Of course, there are cosmetic changes that people love to mock or minimize. Your nose can swell and widen because blood volume skyrockets during pregnancy. Fluid retention can puff up your face. Your hips expand to make room for an entirely new human. You gain weight because your body builds a placenta, grows extra blood, holds amniotic fluid, and literally reshapes your organs. Skin can darken in patches, stretch marks tear across your hips and stomach, and your hair texture can change. Some women even experience loose or shifting teeth due to hormonal changes that soften ligaments in the gums — yes, your teeth can literally feel like they’re wobbling. And that’s still the light stuff.
The serious part is what people love to gloss over with “but it’s all worth it.” In 2023, when the entire world was seeing a decrease in maternal mortality rates, the U.S. was one of the seven countries where there was a significant increase in the death of mothers due to pregnancy.

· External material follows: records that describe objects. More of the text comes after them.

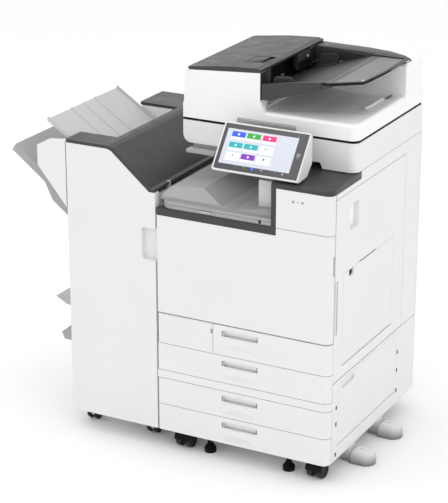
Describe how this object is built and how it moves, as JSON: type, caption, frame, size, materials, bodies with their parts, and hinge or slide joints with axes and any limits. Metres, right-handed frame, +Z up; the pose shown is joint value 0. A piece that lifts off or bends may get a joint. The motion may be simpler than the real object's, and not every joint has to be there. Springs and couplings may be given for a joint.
{
  "type": "photocopier",
  "caption": "Floor-standing office colour photocopier with document feeder, tilting touch panel, paper drawers, drawer bank on casters and a side finisher with delivery trays",
  "frame": {"origin": "centre of the bounding box on the floor plane, under all feet", "axes": "+Z up, +Y toward the rear of the machine, +X toward the side door"},
  "size_m": [1.214, 0.685, 1.227],
  "materials": {
    "white_plastic": "fine moulded grain",
    "dark_plastic": "fine moulded grain",
    "grey_plastic": "fine moulded grain",
    "light_grey_plastic": "smooth moulding",
    "frame_plate": "plain sheet",
    "zinc_steel": "rolled sheet",
    "belt_film": "polished film",
    "roller_rubber": "ground rubber",
    "platen_glass": "polished",
    "screen_glass": "polished",
    "carriage_paint": "satin"
  },
  "bodies": {
    "chassis": {"main_frame": "frame_plate", "inner_cover": "white_plastic", "rear_cover": "white_plastic", "left_cover": "white_plastic", "right_cover": "white_plastic", "upper_front_cover": "white_plastic", "exit_trim": "dark_plastic", "bridge_unit": "grey_plastic", "laser_unit": "frame_plate", "imaging_unit": "belt_film", "fuser_unit": "frame_plate", "toner_bottles": "light_grey_plastic", "waste_toner_bottle": "light_grey_plastic", "bank_case": "white_plastic", "stabiliser_feet": "white_plastic", "levelling_feet": "zinc_steel", "scanner_housing": "white_plastic", "exposure_glass": "platen_glass", "panel_stand": "dark_plastic", "finisher_case": "white_plastic", "finisher_caps": "dark_plastic", "proof_tray": "grey_plastic", "stapler_unit": "zinc_steel"},
    "front_cover": {"front_cover": "white_plastic"},
    "waste_cover": {"waste_cover": "white_plastic"},
    "drawer_1": {"tray_1_front": "white_plastic", "tray_1_bin": "light_grey_plastic"},
    "drawer_2": {"tray_2_front": "white_plastic", "tray_2_bin": "light_grey_plastic"},
    "drawer_3": {"tray_3_front": "white_plastic", "tray_3_bin": "light_grey_plastic"},
    "drawer_4": {"tray_4_front": "white_plastic", "tray_4_bin": "light_grey_plastic"},
    "right_door": {"right_door": "white_plastic"},
    "bypass_tray": {"bypass_tray": "white_plastic"},
    "bank_door": {"bank_door": "white_plastic"},
    "scan_carriage": {"scan_carriage": "carriage_paint"},
    "document_feeder": {"adf_body": "white_plastic"},
    "feed_cover": {"adf_feed_cover": "dark_plastic"},
    "input_tray": {"adf_input_tray": "dark_plastic"},
    "guide_front": {"adf_guide_front": "white_plastic"},
    "guide_rear": {"adf_guide_rear": "white_plastic"},
    "pickup_roller": {"adf_pickup_roller": "roller_rubber"},
    "operation_panel": {"panel_housing": "white_plastic", "touch_screen": "screen_glass"},
    "finisher_door": {"finisher_door": "white_plastic"},
    "finisher_top_cover": {"finisher_top_cover": "dark_plastic"},
    "shift_tray": {"shift_tray": "grey_plastic"},
    "booklet_tray": {"booklet_tray": "grey_plastic"},
    "finisher_exit_roller": {"finisher_exit_roller": "roller_rubber"},
    "caster_fork_front_left": {"caster_fork_front_left": "dark_plastic"},
    "caster_wheels_front_left": {"caster_wheels_front_left": "roller_rubber"},
    "caster_fork_front_right": {"caster_fork_front_right": "dark_plastic"},
    "caster_wheels_front_right": {"caster_wheels_front_right": "roller_rubber"},
    "caster_fork_rear_left": {"caster_fork_rear_left": "dark_plastic"},
    "caster_wheels_rear_left": {"caster_wheels_rear_left": "roller_rubber"},
    "caster_fork_rear_right": {"caster_fork_rear_right": "dark_plastic"},
    "caster_wheels_rear_right": {"caster_wheels_rear_right": "roller_rubber"},
    "finisher_wheels_front": {"finisher_wheels_front": "roller_rubber"},
    "finisher_wheels_rear": {"finisher_wheels_rear": "roller_rubber"}
  },
  "joints": [
    {"name": "front_cover_hinge", "type": "hinge", "parent": "chassis", "child": "front_cover", "pos_m": [0.245, -0.3245, 0.47], "axis": [1, 0, 0], "range_deg": [0, 90]},
    {"name": "waste_cover_hinge", "type": "hinge", "parent": "chassis", "child": "waste_cover", "pos_m": [-0.041, -0.3245, 0.41], "axis": [0, 0, -1], "range_deg": [0, 100]},
    {"name": "drawer_1_slide", "type": "slide", "parent": "chassis", "child": "drawer_1", "axis": [0, -1, 0], "range_m": [0, 0.45]},
    {"name": "drawer_2_slide", "type": "slide", "parent": "chassis", "child": "drawer_2", "axis": [0, -1, 0], "range_m": [0, 0.45]},
    {"name": "drawer_3_slide", "type": "slide", "parent": "chassis", "child": "drawer_3", "axis": [0, -1, 0], "range_m": [0, 0.45]},
    {"name": "drawer_4_slide", "type": "slide", "parent": "chassis", "child": "drawer_4", "axis": [0, -1, 0], "range_m": [0, 0.45]},
    {"name": "right_door_hinge", "type": "hinge", "parent": "chassis", "child": "right_door", "pos_m": [0.529, -0.0455, 0.338], "axis": [0, 1, 0], "range_deg": [0, 60]},
    {"name": "bypass_tray_hinge", "type": "hinge", "parent": "right_door", "child": "bypass_tray", "pos_m": [0.531, -0.0575, 0.373], "axis": [0, 1, 0], "range_deg": [0, 70]},
    {"name": "bank_door_hinge", "type": "hinge", "parent": "chassis", "child": "bank_door", "pos_m": [0.5315, -0.0415, 0.114], "axis": [0, 1, 0], "range_deg": [0, 90]},
    {"name": "scan_carriage_slide", "type": "slide", "parent": "chassis", "child": "scan_carriage", "axis": [1, 0, 0], "range_m": [0, 0.43]},
    {"name": "feeder_lift_hinge", "type": "hinge", "parent": "chassis", "child": "document_feeder", "pos_m": [0.243, 0.3335, 1.053], "axis": [-1, 0, 0], "range_deg": [0, 65]},
    {"name": "feed_cover_hinge", "type": "hinge", "parent": "document_feeder", "child": "feed_cover", "pos_m": [-0.0255, 0.0505, 1.2015], "axis": [0, -1, 0], "range_deg": [0, 75]},
    {"name": "input_tray_hinge", "type": "hinge", "parent": "document_feeder", "child": "input_tray", "pos_m": [0.236, 0.0315, 1.168], "axis": [0, -1, 0], "range_deg": [0, 20]},
    {"name": "guide_front_slide", "type": "slide", "parent": "input_tray", "child": "guide_front", "axis": [0, 1, 0], "range_m": [0, 0.09]},
    {"name": "guide_rear_slide", "type": "slide", "parent": "input_tray", "child": "guide_rear", "axis": [0, 1, 0], "range_m": [-0.09, 0]},
    {"name": "pickup_roller_spin", "type": "hinge", "parent": "document_feeder", "child": "pickup_roller", "pos_m": [0.165, 0.0285, 1.172], "axis": [0, 1, 0], "continuous": true},
    {"name": "panel_tilt", "type": "hinge", "parent": "chassis", "child": "operation_panel", "pos_m": [0.282, -0.2215, 1.008], "axis": [-1, 0, 0], "range_deg": [0, 25]},
    {"name": "finisher_door_hinge", "type": "hinge", "parent": "chassis", "child": "finisher_door", "pos_m": [-0.361, -0.3245, 0.5], "axis": [0, 0, -1], "range_deg": [0, 95]},
    {"name": "finisher_top_cover_hinge", "type": "hinge", "parent": "chassis", "child": "finisher_top_cover", "pos_m": [-0.0605, 0.0235, 0.8515], "axis": [0, 1, 0], "range_deg": [0, 45]},
    {"name": "shift_tray_slide", "type": "slide", "parent": "chassis", "child": "shift_tray", "axis": [0, 0, -1], "range_m": [0, 0.22]},
    {"name": "booklet_tray_hinge", "type": "hinge", "parent": "chassis", "child": "booklet_tray", "pos_m": [-0.38, -0.0735, 0.256], "axis": [0, 1, 0], "range_deg": [0, 55]},
    {"name": "finisher_exit_roller_spin", "type": "hinge", "parent": "chassis", "child": "finisher_exit_roller", "pos_m": [-0.218, -0.0535, 0.928], "axis": [0, 1, 0], "continuous": true},
    {"name": "caster_swivel_front_left", "type": "hinge", "parent": "chassis", "child": "caster_fork_front_left", "pos_m": [0.025, -0.2615, 0.066], "axis": [0, 0, 1], "continuous": true},
    {"name": "caster_spin_front_left", "type": "hinge", "parent": "caster_fork_front_left", "child": "caster_wheels_front_left", "pos_m": [0.025, -0.2855, 0.028], "axis": [1, 0, 0], "continuous": true},
    {"name": "caster_swivel_front_right", "type": "hinge", "parent": "chassis", "child": "caster_fork_front_right", "pos_m": [0.483, -0.2615, 0.066], "axis": [0, 0, 1], "continuous": true},
    {"name": "caster_spin_front_right", "type": "hinge", "parent": "caster_fork_front_right", "child": "caster_wheels_front_right", "pos_m": [0.483, -0.2855, 0.028], "axis": [1, 0, 0], "continuous": true},
    {"name": "caster_swivel_rear_left", "type": "hinge", "parent": "chassis", "child": "caster_fork_rear_left", "pos_m": [0.025, 0.2665, 0.066], "axis": [0, 0, 1], "continuous": true},
    {"name": "caster_spin_rear_left", "type": "hinge", "parent": "caster_fork_rear_left", "child": "caster_wheels_rear_left", "pos_m": [0.025, 0.2425, 0.028], "axis": [1, 0, 0], "continuous": true},
    {"name": "caster_swivel_rear_right", "type": "hinge", "parent": "chassis", "child": "caster_fork_rear_right", "pos_m": [0.447, 0.2665, 0.066], "axis": [0, 0, 1], "continuous": true},
    {"name": "caster_spin_rear_right", "type": "hinge", "parent": "caster_fork_rear_right", "child": "caster_wheels_rear_right", "pos_m": [0.447, 0.2425, 0.028], "axis": [1, 0, 0], "continuous": true},
    {"name": "finisher_wheel_spin_front", "type": "hinge", "parent": "chassis", "child": "finisher_wheels_front", "pos_m": [-0.227, -0.2435, 0.024], "axis": [1, 0, 0], "continuous": true},
    {"name": "finisher_wheel_spin_rear", "type": "hinge", "parent": "chassis", "child": "finisher_wheels_rear", "pos_m": [-0.227, 0.2065, 0.024], "axis": [1, 0, 0], "continuous": true}
  ],
  "couplings": [
    {"joint": "guide_rear_slide", "follows": "guide_front_slide", "ratio": -1}
  ]
}
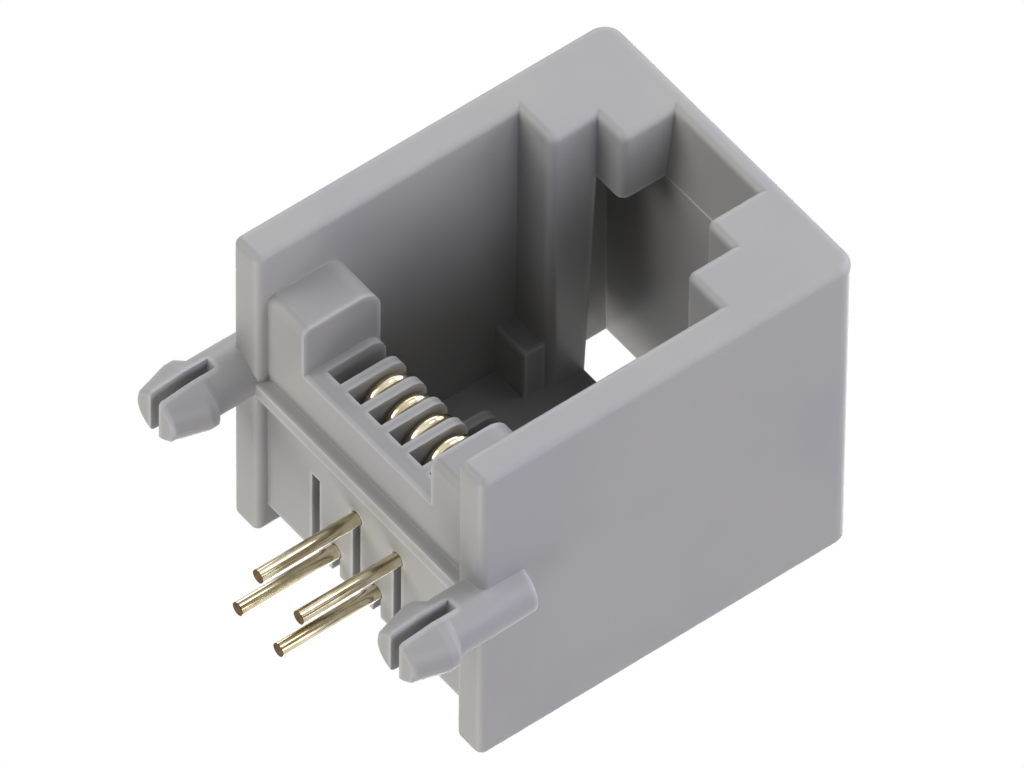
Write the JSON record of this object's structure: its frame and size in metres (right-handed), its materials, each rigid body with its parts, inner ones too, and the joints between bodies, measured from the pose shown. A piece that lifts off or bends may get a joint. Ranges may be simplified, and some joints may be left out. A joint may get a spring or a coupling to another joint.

Maternal mortality is not a historical problem, it’s here, right now, happening to women who went in expecting to come home with a newborn and instead never made it home at all. And the complications aren’t minor. Try preeclampsia, which can cause seizures, strokes, or organ failure. Postpartum hemorrhage, where you bleed so much your body starts to shut down. Blood clots. Infections. Heart failure because pregnancy can strain the cardiovascular system to a breaking point. Women develop gestational diabetes that can permanently alter their health. Pelvic floor trauma that makes sex painful and peeing involuntarily a new hobby. Pregnancy isn’t just a lifestyle choice — it is a medical risk.
And if you’re a woman of color, especially Black or Indigenous, that risk triples. Black women in the U.S. are three to four times more likely to die during pregnancy or childbirth than white women, even when accounting for income and education. Serena Williams literally had to beg medical professionals to listen when she felt something was wrong after giving birth. Women of color don’t just fear pregnancy, they fear the doctors who might ignore their pain, dismiss their symptoms, or kill them with negligence. So when someone says, “I don’t want to get pregnant because I’m scared,” that’s not melodrama. That’s historical memory and cold, hard facts.
Pile onto the current cultural dystopia where men online have taken a hard right into “red-pill” misogyny. tMore often than not, the same men who say women’s purpose is to give birth are also the ones who degrade mothers for “letting themselves go” and fetishize women who look 19 forever. And while this is happening, the government isn’t exactly reassuring, either. Under the Trump administration, we saw the rollback of Roe v. Wade protections, attempts to restrict birth control access, funding cuts to Planned Parenthood, and support for laws that allow doctors to refuse care based on “morals.” States across the country now have abortion bans so extreme that women are being turned away from hospitals while miscarrying because doctors fear legal consequences more than they fear letting women die. We are living in a time where women are told to have more babies while simultaneously being denied autonomy, healthcare, and safety. Do you want to rip your hair out right now as much as I do??
So no, this isn’t just about vanity or “bouncing back.” It’s about bodily autonomy. It’s about survival. It’s about looking at the statistics and saying, actually, I don’t want to risk death, disability, or lifelong trauma for a baby I never asked for. And you shouldn’t need to justify that to anyone. Whether you want kids, don’t want kids, or are still figuring it out — the choice should be yours, and it should be safe. But right now, for a lot of women, it doesn’t feel safe. It feels like stepping into a system that might celebrate your pregnancy but doesn’t care if you make it out alive.
So if women are saying they’re scared — of pregnancy, of doctors, of men, of losing their teeth, their lives, or their rights — maybe the answer isn’t thigh-high socks. Maybe the answer is to shut up and listen.